もうだめかもしれない。

大丈夫ですかと聞かれたら、はい大丈夫ですと言うタイプの人間です。

あじさいさがし

梅雨に入り、土日も雨続きで外出するのが億劫になった。大人だけならまだしもまだ小さな子供を二人も連れてだと子供はおろか大人も体力的精神的に不衛生だ。2週連続で1日家で過ごしてしまうのもお互いフラストレーションが溜まるもので、兄と妹の殴り合いの喧嘩も絶えずノイローゼ一歩手前の妻はスマホ片手にベッドの上で倒れ込んだまま動けない。
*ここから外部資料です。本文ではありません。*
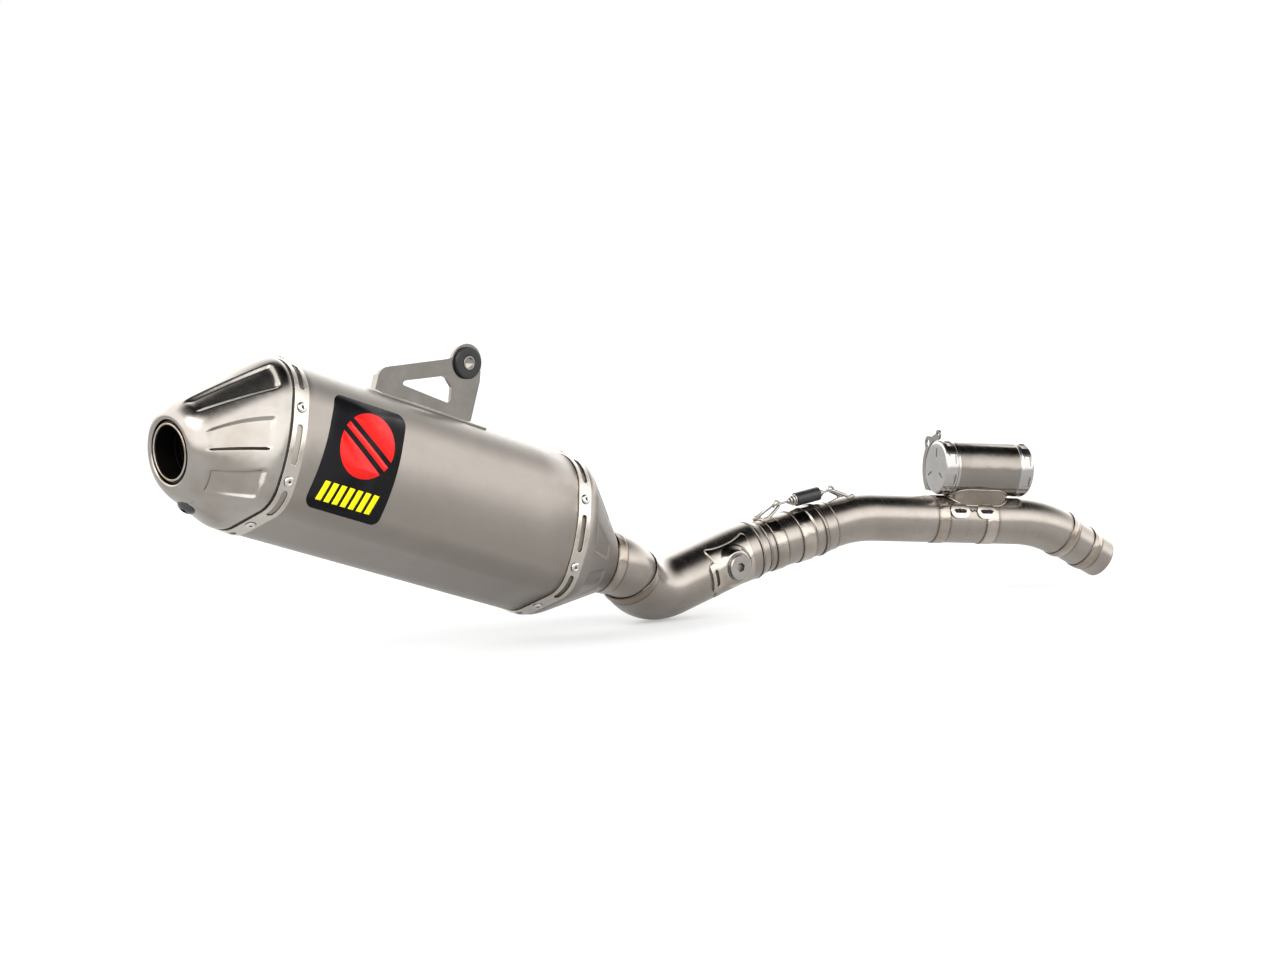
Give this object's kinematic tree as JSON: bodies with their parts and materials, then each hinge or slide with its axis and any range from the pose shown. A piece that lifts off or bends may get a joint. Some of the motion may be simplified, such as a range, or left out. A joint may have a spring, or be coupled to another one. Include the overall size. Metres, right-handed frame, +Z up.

俺も脳味噌が腐りそうな中何とか腰を上げ「散歩でも行くか」と声をかけた。息子は一人でYouTubeを見ることに気を取られていたので娘と2人で家を出ることにした。このとき、既に時刻は20時過ぎ。5歳の娘を連れて出るには不適当だろう。俺も居酒屋に未就学児を連れてくるような親は基本的に軽蔑しているタイプの人間なので遅い時間に子供を連れ歩くことに抵抗はあるのだが、お互いの精神衛生上夜風に当たって少し歩くということが有効だと判断した。それくらい我が家の鬱屈とした空気は差し迫っていたとご理解頂きたい。外に出ると雨はほとんど上がっており、しっとりと濡れたアスファルトが街頭と月明りに照らされてぼんやり白く光っていた。打ち水効果で昼間の蒸し暑さもすっかり引いた中時々吹き抜ける夜風が頰に触れて心地良い。俺は娘の手を引いて、特に目的もなく歩き出した。商店街を抜け、国道沿いに歩き、大きな交差点に着いたら引き返そう。そう思いながら歩き出すと娘が「紫陽花だ!」と指を指した。家から2軒程隣のマンションのエントランス前に紫陽花が咲いていた。何度も通っていたはずなのに、全く気がつかなった。「紫陽花見つけたら1ポイントね」娘がそう言ってキョロキョロと周囲を見渡す。紫陽花は思ったよりもあちこと生えていて、娘は見つけるたびに「これで紫陽花ポイント2ポイントね」などと当初こそカウントしていたものの、そのうち「タンポポ見つけたからこれも1ポイントね」「あの家電気ついてないね。もう寝てる家見つけたから1ポイントね」と紫陽花には関係ないポイントをカウントし始め収拾がつかなくなった。商店街を抜けた先には大きめのブックオフ路面店があったはずだが、いつの間にかドラッグストアに変わっていた。この町は、ドラッグストアと接骨院と美容院で成り立っている。それ以外の店は住民の役に立たないと言わんばかりだ。俺は娘に「ごめん、ブックオフなくなってた」と謝り、引き返した。「こないだいい夢見たんだよ。プール入ってる夢。一度でいいから深いプール入りたいな」次第に強くなり始めた雨の中娘の手を引き歩く。家に着いたらすぐに娘と風呂に入ろう。紫陽花は全部で8箇所あった。